The favorable conditions for TSS of alumina samples containing up to 20 dwb. % of WAP were determined. The TSS conditions of T₁ = 1550 °C, t₁ = 5 min, T₂ = 1400 °C, t₂ = 5 h with the applied heating rate of 4 °C min⁻¹ were used to achieve the maximal apparent density in the investigated range. The obtained sintered samples were compared with samples without WAP and with samples sintered by conventional OSS. The significant sintering parameters were the temperature of the second sintering step (T₂) and holding time at T₂ (t₂), while the change in heating rate was insignificant in the investigated range. The achieved relative densities (~97%) were lower compared to OSS (~98%) because of lower T₂, which is necessary to avoid grain growth. In addition, lower relative densities were obtained for alumina samples without WAP due to sintering additives present in the waste alumina powder. Generally, regardless of WAP content, the samples sintered by TSS demonstrate reduced average grain size of around 1 μm with noticeable elongation of grains (texturing) and higher porosity compared to the conventionally sintered samples with AGS of around 4 μm. This resulted in decreased hardness values (~10.2 GPa for TSS 0 and ~12.1 GPa for TSS 20) and in slightly changed indentation fracture toughness values of ~3.2 MPa m^1/2 for TSS 20, as compared to the conventionally sintered samples.

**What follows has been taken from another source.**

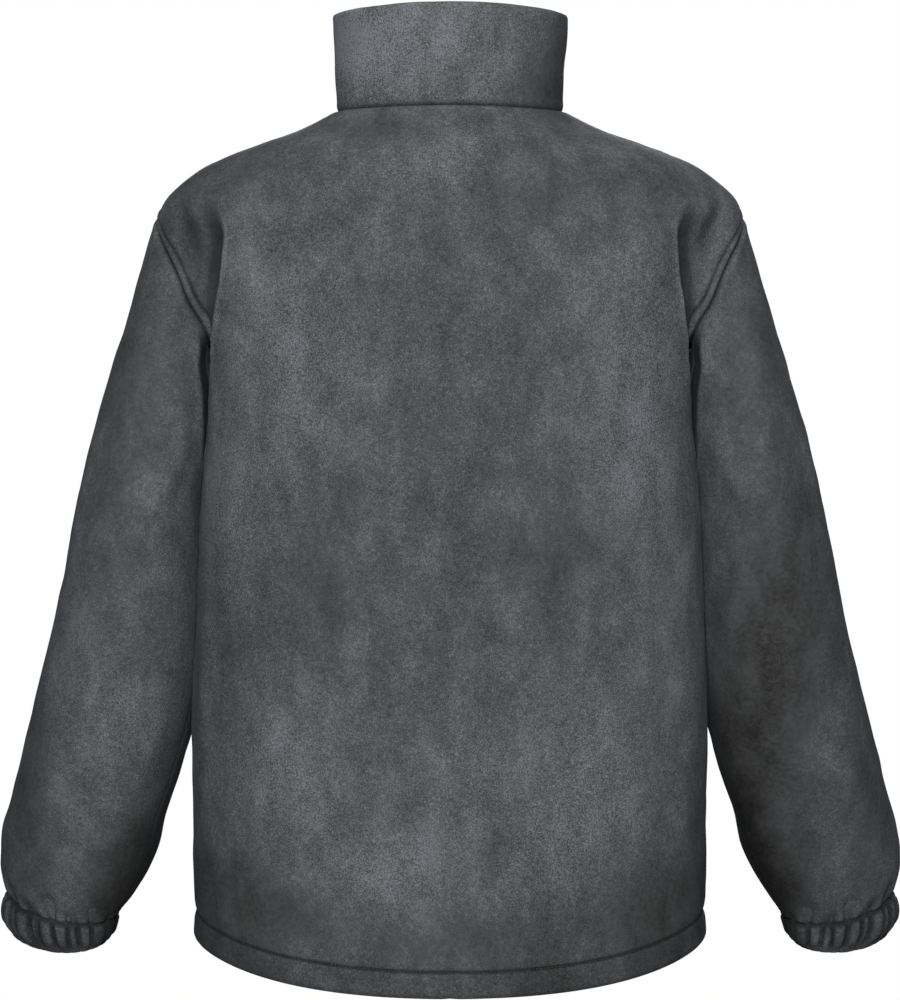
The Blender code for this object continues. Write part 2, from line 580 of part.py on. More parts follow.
def cuff_band(name, material, mirrored):
    """A short tube over the elastic, gathered outside and smooth inside. It starts where the sleeve ends."""
    turns = np.linspace(0, 1, CUFF_COLUMNS, endpoint=False)
    turn, way = np.meshgrid(turns, np.linspace(0, CUFF_KNOTS[-1], CUFF_ROWS))
    outer = cuff(turn, way)
    inner = cuff_base(turn, way) - normals(cuff_base, turn, way) * CUFF_CLOTH
    down = unit(arm_ring(CUFF["middle"], ROUND).mean(axis=0) - arm_ring(CUFF["seam"], ROUND).mean(axis=0))
    outer, inner = outer + down * SEAM_GAP * 2, inner + down * SEAM_GAP * 2
    return wall(name, outer, inner, material, tube=True, folded=("end",), mirrored=mirrored)


def collar_band(material):
    """One strip from zip to zip. Its columns are those of the panels that it is sewn to."""
    crest, edge = fold_angle("back")[-1], math.pi / 2
    beside_arm = crest + (edge - crest) * np.array(BACK_SIDE_COLUMNS)
    back = np.concatenate([crest * np.array(BACK_COLUMNS), beside_arm])
    half = np.concatenate([back, front_angles()[-1][1:]])
    angles = np.concatenate([-half[:0:-1], half])
    angle, level = np.meshgrid(angles, np.linspace(0, COLLAR_KNOTS[-1], COLLAR_ROWS))
    outer, up = collar(angle, level), normals(collar, angle, level)
    stretch = np.ones(angle.shape)
    torso_up = normals(torso, angles, np.full(len(angles), TORSO_LEVEL["neck"]))
    up[0], stretch[0] = seam_offset(up[0], torso_up)
    inner = outer - up * (COLLAR_CLOTH * stretch)[..., None]
    outer, inner = shifted_panel(outer, inner, up)
    return wall("collar", outer, inner, material, folded=("end",))


# ---------------------------------------------------------------- zip
def zip_line(x, depth):
    """The line up the front edge at this distance from the centre line, this far under the surface.

    It runs up the front's surface, then up the collar's, and turns in the seam between them.
    x may vary up the line.
    """
    levels, rise = torso_levels()[0], np.linspace(0, COLLAR_KNOTS[-1], COLLAR_ROWS)
    body_x = hermite(TORSO_KNOTS, np.array(list(TORSO.values())), levels)[:, 0]
    neck_x = hermite(COLLAR_KNOTS, np.array(list(COLLAR.values())), rise)[:, 0]
    x = np.broadcast_to(x, len(levels) + COLLAR_ROWS - 1)
    body_angle = math.pi - np.arcsin(x[:len(levels)] / body_x)
    neck_angle = math.pi - np.arcsin(x[len(levels) - 1:] / neck_x)
    points = np.concatenate([torso(body_angle, levels), collar(neck_angle[1:], rise[1:])])
    body_up, neck_up = normals(torso, body_angle, levels), normals(collar, neck_angle, rise)
    seam_up, stretch = seam_offset(body_up[-1:], neck_up[:1])
    up = np.concatenate([body_up[:-1], seam_up * stretch[:, None], neck_up[1:]])
    return points - up * depth


def zip_strip(name, near_x, far_x, front, back, keep, material, mirrored=False):
    """A strip along the zip, between two distances from the centre line and between two depths."""
    grids = [np.stack([zip_line(x, depth) for x in (far_x, near_x)], axis=1)[keep] for depth in (front, back)]
    return wall(name, *grids, material, mirrored=mirrored)


def zip_heights():
    return zip_line(0.0, 0.0)[:, 2]


def solid_box(name, low, high, material):
    """A box between two corners."""
    corners = [(x, y, z) for x in (low[0], high[0]) for y in (low[1], high[1]) for z in (low[2], high[2])]
    faces = [(0, 1, 3, 2), (4, 6, 7, 5), (0, 4, 5, 1), (2, 3, 7, 6), (0, 2, 6, 4), (1, 5, 7, 3)]
    return mesh_object(name, corners, faces, material, smooth=False)


def cutter(obj):
    """Marks a shape that only serves to cut or to join."""
    obj.hide_render = True
    obj.display_type = "WIRE"
    return obj


def boolean(obj, other, operation):
    step = obj.modifiers.new(operation.lower(), "BOOLEAN")
    step.operation, step.object, step.solver = operation, other, "EXACT"


def prism(name, outline, low, high, flat, material):
    """An outline made solid between two distances. flat names the outline's two axes, as 0, 1 or 2."""
    count = len(outline)
    points = np.zeros((2 * count, 3))
    points[:, flat] = np.tile(outline, (2, 1))
    points[:, 3 - sum(flat)] = np.repeat((low, high), count)
    faces = [(k, (k + 1) % count, count + (k + 1) % count, count + k) for k in range(count)]
    faces += [tuple(range(count))[::-1], tuple(range(count, 2 * count))]
    a, b = np.array(outline), np.roll(outline, -1, axis=0)
    turned = np.sum(a[:, 0] * b[:, 1] - a[:, 1] * b[:, 0]) < 0
    if turned != (flat == (0, 2)):
        faces = [face[::-1] for face in faces]
    return mesh_object(name, points, faces, material, smooth=False)


def slider_place():
    """The slider's middle on the collar's surface, and how far it leans forward with the zip."""
    line = zip_line(0.0, 0.0)[-COLLAR_ROWS:]
    low, high = (np.array([np.interp(z, line[:, 2], line[:, 1]), z])
                 for z in (SLIDER_TOP_Z - SLIDER_LENGTH, SLIDER_TOP_Z))
    rise = high - low
    return mathutils.Vector((0, *(low + high) / 2)), math.atan2(-rise[0], rise[1])


def zip_slider(material):
    """Two plates on either side of the zip, joined at the top, and the eye that the pull tab hangs in."""
    half, top = SLIDER_WIDTH / 2, SLIDER_LENGTH / 2
    outline = [(-0.7 * half, -top), (0.7 * half, -top), (half, 0.5 * top), (0.8 * half, top),
               (-0.8 * half, top), (-half, 0.5 * top)]
    body = prism("zip_slider", outline, -SLIDER_FRONT, SLIDER_PLATE - SLIDER_FRONT, (0, 2), material)
    back_plate = cutter(prism("slider_back", outline,
                              SLIDER_BACK - SLIDER_PLATE, SLIDER_BACK, (0, 2), material))
    bridge = cutter(solid_box("slider_bridge",
                              (-BRIDGE_HALF_X, SLIDER_PLATE / 2 - SLIDER_FRONT, top - BRIDGE_LENGTH),
                              (BRIDGE_HALF_X, SLIDER_BACK - SLIDER_PLATE / 2, top - 0.0005), material))
    eye_top = EYE_LENGTH / 2
    eye = cutter(solid_box("slider_eye", (-EYE_WIDTH / 2, -SLIDER_FRONT - EYE_HEIGHT, -eye_top),
                           (EYE_WIDTH / 2, SLIDER_PLATE / 2 - SLIDER_FRONT, eye_top), material))
    hole = cutter(solid_box("slider_eye_hole",
                            (-half, EYE_BAR - SLIDER_FRONT - EYE_HEIGHT, EYE_BAR - eye_top),
                            (half, -SLIDER_FRONT, eye_top - EYE_BAR), material))
    boolean(eye, hole, "DIFFERENCE")
    for other in (back_plate, bridge, eye):
        boolean(body, other, "UNION")
    middle, lean = slider_place()
    for obj in (body, back_plate, bridge, eye, hole):
        obj.location, obj.rotation_euler = middle, (lean, 0, 0)
    return body


def zip_pull(material):
    """The pull tab: a flat blade with a window at its top, whose cross bar sits in the slider's eye."""
    middle, lean = slider_place()
    reach = SLIDER_FRONT + (EYE_HEIGHT - EYE_BAR) / 2
    centre = middle + mathutils.Vector((0, -reach * math.cos(lean), -reach * math.sin(lean)))
    bar_half, half_width, half_thick = PULL_ARM_X + PULL_ARM_WIDTH / 2, PULL_WIDTH / 2, PULL_THICK / 2
    turns = [2 * math.pi * k / PULL_BAR_SIDES for k in range(PULL_BAR_SIDES)]
    round_bar = [(PULL_BAR_RADIUS * math.cos(a), PULL_BAR_RADIUS * math.sin(a)) for a in turns]
    bar = cutter(prism("pull_bar", round_bar, -bar_half, bar_half, (1, 2), material))
    tip = [(half_width * math.cos(a), half_width * math.sin(a) + half_width - PULL_LENGTH)
           for a in np.linspace(0, -math.pi, PULL_END_SIDES + 1)]
    outline = [(bar_half, half_thick), (half_width, -PULL_ARM_LENGTH), *tip,
               (-half_width, -PULL_ARM_LENGTH), (-bar_half, half_thick)]
    blade = prism("zip_pull", outline, -half_thick, half_thick, (0, 2), material)
    window_half = PULL_ARM_X - PULL_ARM_WIDTH / 2
    window = cutter(solid_box("pull_window", (-window_half, -PULL_WIDTH, -PULL_ARM_LENGTH),
                              (window_half, PULL_WIDTH, PULL_WIDTH), material))
    boolean(blade, window, "DIFFERENCE")
    boolean(blade, bar, "UNION")
    for obj in (blade, window, bar):
        obj.location = centre
    return blade


def zip_parts(tape, teeth, metal):
    """The zip, closed: two tapes, the joined teeth, the slider with its pull, and the bottom box."""
    heights = zip_heights()
    whole = np.arange(len(heights))
    in_collar = whole >= len(heights) - COLLAR_ROWS
    in_hem = whole <= np.searchsorted(torso_levels()[0], TORSO_LEVEL["hem_stitch"] + HEM_STITCH_WIDTH)
    beside_bridge = heights > SLIDER_TOP_Z - SLIDER_LENGTH - 0.004
    near_x = np.where(beside_bridge, BRIDGE_HALF_X + SEAM_GAP, TAPE_GAP_X)
    far_x = np.where(in_collar | in_hem, FRONT_EDGE_X - SEAM_GAP, TAPE_WIDTH)
    for name, mirrored in (("zip_tape_left", False), ("zip_tape_right", True)):
        zip_strip(name, near_x, far_x, TAPE_DEPTH, TAPE_DEPTH + TAPE_THICK, whole, tape, mirrored)
    box_top = heights[0] + BOX_HEIGHT
    chain = whole[(heights > box_top) & (heights < SLIDER_TOP_Z - SLIDER_LENGTH)]
    teeth_back = TAPE_DEPTH - SEAM_GAP
    zip_strip("zip_chain", -CHAIN_HALF_WIDTH, CHAIN_HALF_WIDTH,
              teeth_back - CHAIN_THICK, teeth_back, chain, teeth)
    zip_slider(metal)
    zip_pull(metal)
    surface = zip_line(0.0, 0.0)
    box_y = np.interp(heights[0] + BOX_HEIGHT / 2, heights[:4], surface[:4, 1])
    solid_box("zip_box", (-BOX_WIDTH / 2, box_y - BOX_PROUD, heights[0] + 0.001),
              (BOX_WIDTH / 2, box_y + TAPE_DEPTH - 2 * SEAM_GAP, box_top), teeth)


def material_of(name, colour, roughness, metallic):
    material = bpy.data.materials.new(name)
    material.use_nodes = True
    shader = material.node_tree.nodes["Principled BSDF"]
    shader.inputs["Base Color"].default_value = (*colour, 1.0)
    shader.inputs["Roughness"].default_value = roughness
    shader.inputs["Metallic"].default_value = metallic
    material.diffuse_color = (*colour, 1.0)
    return material


def main():
    for obj in list(bpy.data.objects):
        bpy.data.objects.remove(obj)
    fleece = material_of("fleece", (0.090, 0.095, 0.102), 0.95, 0.0)
    tape = material_of("zip_tape", (0.030, 0.031, 0.034), 0.80, 0.0)
    teeth = material_of("zip_teeth", (0.025, 0.026, 0.028), 0.45, 0.0)
    metal = material_of("zip_metal", (0.060, 0.060, 0.065), 0.35, 0.9)
    back_panel(fleece)
    for side, mirrored in (("left", False), ("right", True)):
        front_panel("front_" + side, fleece, mirrored)
        sleeve_tube("sleeve_" + side, fleece, mirrored)
        cuff_band("cuff_" + side, fleece, mirrored)
    collar_band(fleece)
    zip_parts(tape, teeth, metal)


main()
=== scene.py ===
import math

import bmesh
import bpy
import numpy as np
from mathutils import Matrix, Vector


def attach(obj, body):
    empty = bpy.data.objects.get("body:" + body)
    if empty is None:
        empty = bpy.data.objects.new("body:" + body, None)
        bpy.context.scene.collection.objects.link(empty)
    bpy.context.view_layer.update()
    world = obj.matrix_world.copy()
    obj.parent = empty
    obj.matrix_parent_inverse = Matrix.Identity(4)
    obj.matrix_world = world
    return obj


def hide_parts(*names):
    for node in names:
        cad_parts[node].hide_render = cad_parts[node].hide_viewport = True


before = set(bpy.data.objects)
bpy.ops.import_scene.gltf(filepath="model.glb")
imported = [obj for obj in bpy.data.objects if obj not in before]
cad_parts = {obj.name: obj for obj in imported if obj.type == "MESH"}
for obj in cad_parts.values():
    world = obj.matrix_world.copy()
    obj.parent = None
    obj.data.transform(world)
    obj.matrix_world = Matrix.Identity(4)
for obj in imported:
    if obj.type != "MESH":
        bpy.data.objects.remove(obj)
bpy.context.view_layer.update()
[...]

The addition of WAP did not result in degradation of mechanical properties, which suggests the feasibility of recycling WAP as secondary raw material in ceramic manufacturing. However, some limitations for alumina-containing WAP may be noted. In particular, the limited use of such material can be in applications where strong requirements are placed on the color or other surface features of ceramic products, as the resulting microstructure may still cause the effects of changing the color of the product and other factors.